# Holden Beach Surf Fishing ?



## Kenmefish (Apr 21, 2000)

My wife booked us a condo at Holden Beach for the week of Oct 9-16. Never been there. Anybody got any info on the surf fishing in that area? I can find my own honey holes, just need to know what fishes to target and info on bait, tackle shops etc. 

Thanks

Ken


----------



## islanderblues (Jul 26, 2001)

I have a place behind Ocean Isle Beach, which is the next island south of Holden Beach.

I fish the waterway within a half mile of the west end of Holden Beach, as well as the ocean when I go to OIB.

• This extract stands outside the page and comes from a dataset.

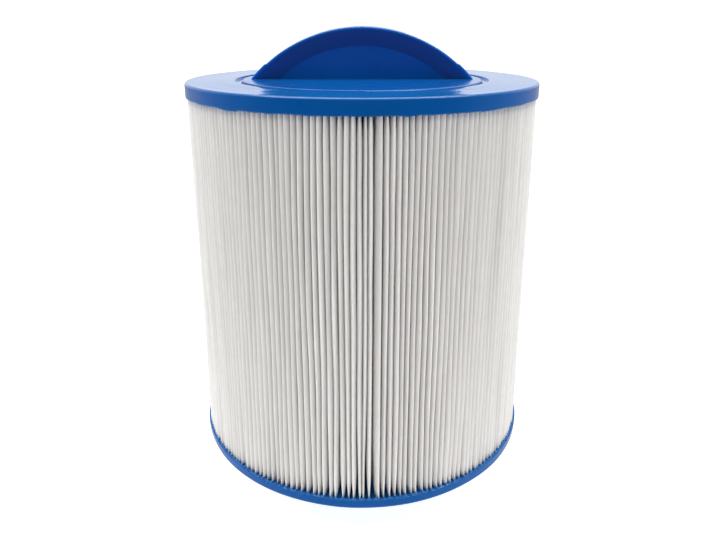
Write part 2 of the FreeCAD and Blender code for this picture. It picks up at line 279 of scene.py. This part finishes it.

I'm just back from 3 weeks down there and managed to catch a few flounder, couple of blues, and lots of sea bass - all in the waterway. Used cut mullet and live mullet minnows, which I catch in a cast net. Surf was pretty rough from the storms so I caught nada in the ocean.

In July, I mainly fished the ocean using sand fleas which I dug up out of the sand. Using a carolina rig, I flipped them into the shallow surf close to shore and caught a few redfish.

In Oct, you may hit the spot run. I've only caught spot on bloodworms but have never fished for them in Oct. Check out the Holden Beach fishing pier for more info when you get there.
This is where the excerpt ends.